Last week we wrote that Bernanke could not be happy with the way long bond rates reacted to his press conference answer that the Fed could begin lessening its rate of bond purchases in the next few months, and that he would attempt to sooth the market in yesterday’s press conference following the FOMC meeting. Well, he tried, but ended up making things worse, at least in the perception of the markets.
The Chairman attempted to allay fears by setting specific dates and economic parameters for reducing and eventually eliminating the latest bond purchase program that, until recently, was assumed by the market to be open-ended. He further took pains to assure the markets that just reducing the amount of purchases was not the same as tightening and that the fed funds rate would not likely be increased before early in 2015. He also assured one and all that the decisions would still be data-dependent, and subject to adjustment.
Investors, however, took what Bernanke apparently thought was increased clarity to mean greater hawkishness, and, as a result, bond yields soared as stocks tanked. In addition the markets gave far greater importance to the potential reduction of bond purchases, whereas the Fed attached greater significance to the continuing expansion of their balance sheet. (On a separate topic, we also don’t want to overlook the financial and economic turmoil in China as an important contributing factor to the market drop. We’ll have more to say on that in upcoming comments.)

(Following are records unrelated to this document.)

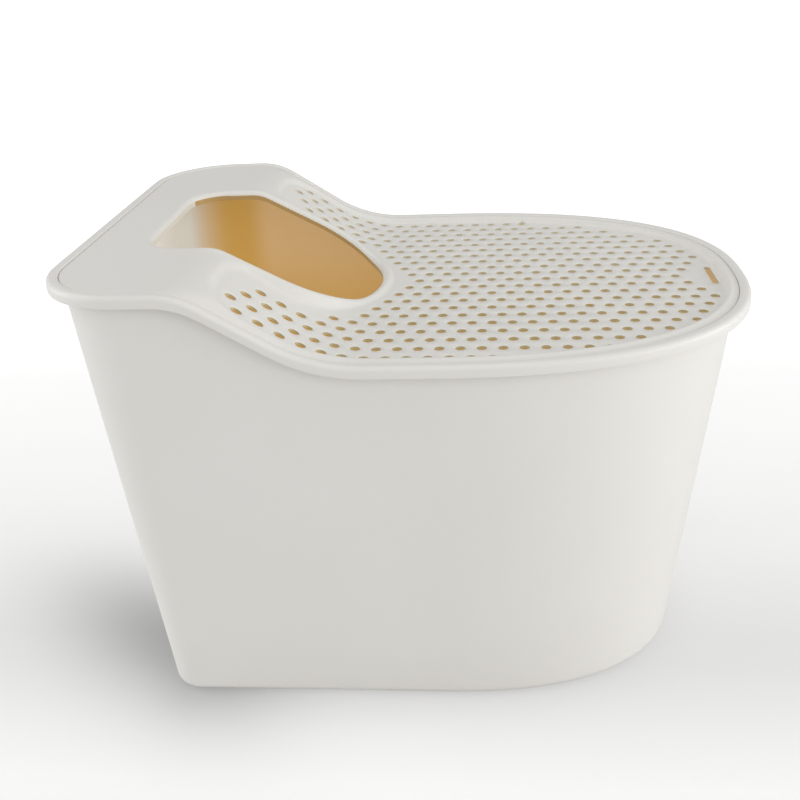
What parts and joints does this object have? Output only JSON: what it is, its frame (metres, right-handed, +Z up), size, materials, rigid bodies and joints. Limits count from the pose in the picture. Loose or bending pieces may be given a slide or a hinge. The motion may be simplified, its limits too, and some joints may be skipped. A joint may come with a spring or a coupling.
{
  "type": "top entry litter box",
  "caption": "Top entry litter box: a tapered D-shaped tub with a rolled rim, and a lift-off lid with a rounded entry opening and a sunk perforated panel that sheds litter.",
  "frame": {"origin": "on the standing surface, under the middle of the object's length and width", "axes": "+X towards the round end, +Y to its left across the width, +Z up"},
  "size_m": [0.53, 0.394, 0.382],
  "materials": {
    "ivory_plastic": "satin ivory white, injection moulded",
    "grey_rubber": "matt"
  },
  "bodies": {
    "tub": {"tub": "ivory_plastic", "foot_back_left": "grey_rubber", "foot_back_right": "grey_rubber", "foot_front_left": "grey_rubber", "foot_front_right": "grey_rubber"},
    "lid": {"lid": "ivory_plastic"}
  },
  "joints": [
    {"name": "lid_lift", "type": "slide", "parent": "tub", "child": "lid", "axis": [0, 0, 1], "range_m": [0, 0.12]}
  ]
}
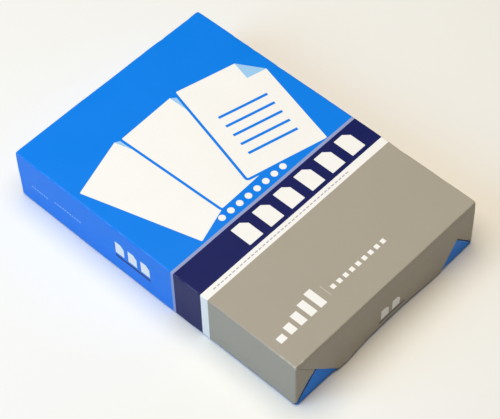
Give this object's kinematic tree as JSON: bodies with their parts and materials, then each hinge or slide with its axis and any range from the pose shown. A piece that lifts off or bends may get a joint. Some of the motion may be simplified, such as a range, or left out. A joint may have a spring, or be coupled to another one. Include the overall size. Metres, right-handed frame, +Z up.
{
  "type": "ream of paper",
  "caption": "Sealed ream of A4 office paper in a printed wrapper with folded, glued envelope ends, lying flat.",
  "frame": {"origin": "centre of the ream's base, on the surface that it lies on", "axes": "+X across the sheets' width, +Y along their length towards the blue end, +Z up through the stack"},
  "size_m": [0.2102, 0.3002, 0.0513],
  "materials": {
    "printed_wrapper": "satin, smooth printed wrapping paper"
  },
  "bodies": {
    "root": {"wrapped_ream": "printed_wrapper"}
  },
  "joints": []
}
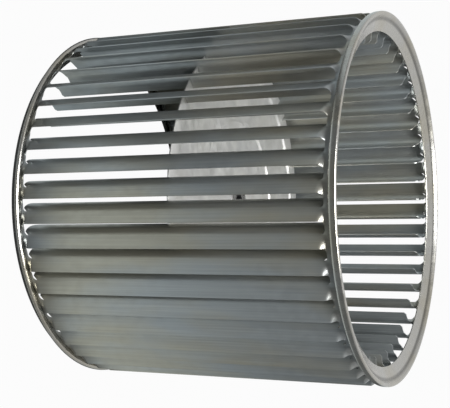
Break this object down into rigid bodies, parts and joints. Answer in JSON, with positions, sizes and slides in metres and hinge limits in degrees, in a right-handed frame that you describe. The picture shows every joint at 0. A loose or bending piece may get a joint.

That said, there are some puzzling aspects to the reasons Bernanke gave for cutting the program. Although he referred to an “improving” economy, the Fed slightly reduced its 2013 GDP forecast range. The more optimistic outlook was actually based on its forecast for 2014, which is still over six months away and, therefore, more speculative, particularly in view of the Fed’s poor forecasting record. In each of the last three years the Fed forecast a strong second half economy, and each time their prediction fell short. Indeed, both QE1 and QE2 were stopped, but had to be restarted again with the current program.
In our view, economic growth is not improving as the Fed and many others appear to believe. The Fed’s 2014 economic forecast seems to us as highly optimistic and is unlikely to be met. In that case the FOMC reduction of the pace of bond purchases may be started much later than they are currently projecting. The Fed’s reduction of its inflation forecast also lends credence to our belief that QE may go on for longer than the Fed is indicating. Growth has been tepid throughout the recovery and, if anything seems to be decelerating. When asked where the improvement is, most observers cite housing and autos. While housing has improved for now, vehicle sales have been flat since November, and major segments of the economy such as consumer spending, disposable income, production, employment and capital spending, are still in the doldrums.
The belief that economic growth is improving is not supported by the numbers. For the four quarters ending March 31st GDP grew by 1.8%, within the range of growth since the first quarter of 2010. The second quarter is expected to come in at slightly under 2%, continuing the sluggish pattern. Consumer expenditures for the year ended April 30th were up only 2.1% on a disposable income increase of only 1.1%, as the savings rate declined from 3.5% to 2.5%. Since April 2010, consumers have had to reduce their savings rate from 5.3% to 2.5%, just to maintain a tepid rise in spending. The savings rate is almost down to where it was in 2007, meaning consumers will have to depend increasingly on income that is barely rising.
Job growth is also weaker than many believe. The three-month moving average of payroll employment is 155,000, the weakest of any moving three-month period since October. Both the 4-week and 8-week average of new weekly unemployment claims have moved up, while wages and hours were flat in the latest reporting period. Growth in durable goods orders is also decelerating. Year-to-year gains in the period ended April 30th were 2.4%, compared to 7.6% last year and 7.9% two years ago. May industrial production rose only 1.6% over a year, a significant drop from the 4.5% in May 2012.
All in all, we believe that economic growth will be too slow for the Fed to reduce QE as early as Bernanke indicated in his press conference, and that the low rate of inflation supports this view. However, a delay in slowing down the bond purchase rate is not likely to help the market as a deteriorating rate of economic growth along with lower earnings expectations and the threat of deflation is consistent with a falling market. In our view, the market top has been made and an imminent bear market is in store.